Saturday, April 18, 2015
Saving Dulles
Dulles Airport, outside of Washington DC |
The three most important things in real estate are location, location, location and Dulles is lacking, lacking, lacking. Dulles 20 miles west of the White House, far to far away from the city and should never have been built there. The decision to put the airport way out west was made in 1958 and the airport opened in 1962. As the crow flies Dulles is 20 miles west of the White House, but of course the roads don't run as the crow flies. There is an expressway to the airport, choked with traffic as millions of people live out along that corridor. It is not uncommon for the drive to Dulles to take an hour and the cost of a taxi to be between $70 and $100 - welcome to DC. Even Super Shuttle is about $30 each way. The airport lacks good public transit. Face it, few people want to ride a bus to an airport. The Metro train line stops about 5 miles short of the airport with the last segment currently under construction - finally 35 years after the core of the subway system was built and over 50 after the airport opened we are building public transit to the airport.

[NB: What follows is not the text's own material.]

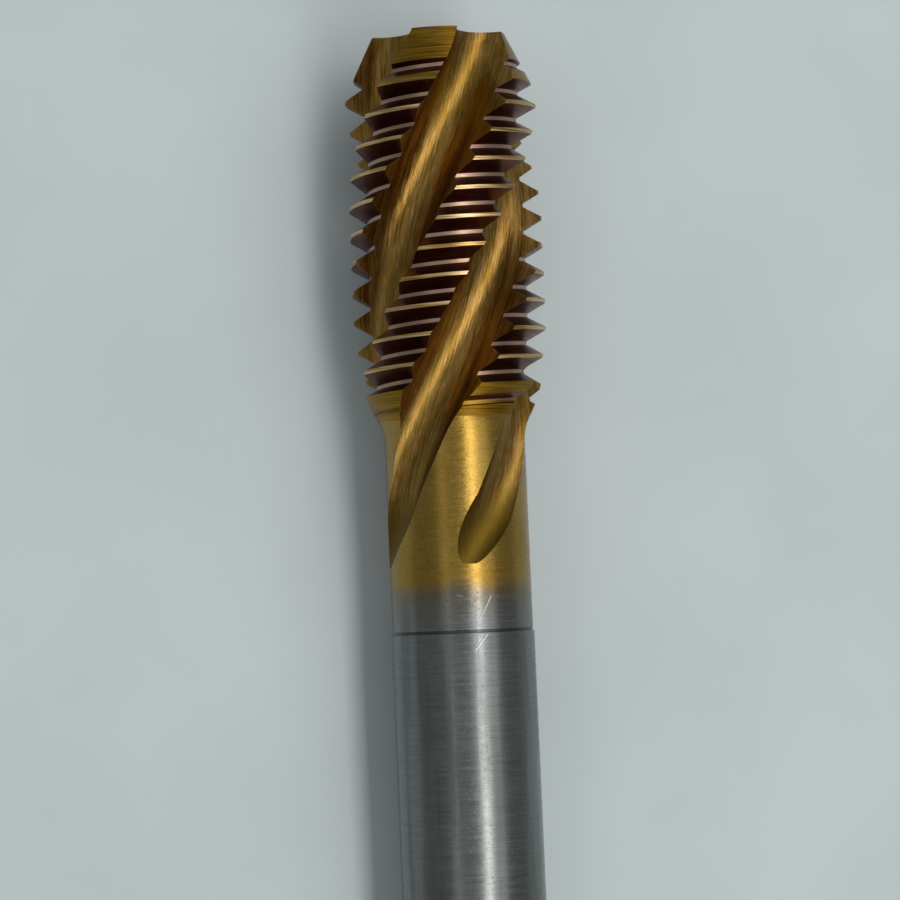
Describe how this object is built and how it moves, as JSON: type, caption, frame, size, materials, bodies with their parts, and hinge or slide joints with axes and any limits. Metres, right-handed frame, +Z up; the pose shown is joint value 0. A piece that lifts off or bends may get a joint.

And even that will present challenges, unlike cities like London and Paris that run express lines to the airports, the DC system is all local trains that stop at every station the ride will take nearly an hour. And when you get to Dulles on the subway you won't be in the terminal, you will be across the street next to a parking garage hoping that the moving underground sidewalks are working. The location of the terminal was a compromise to not change how the terminal looks from the original 1962 design and not spend an extra half-billion-dollars to bury the subway station deep under the terminal building. Meanwhile, Reagan National Airport is two miles from the White House and directly on the Metro train line.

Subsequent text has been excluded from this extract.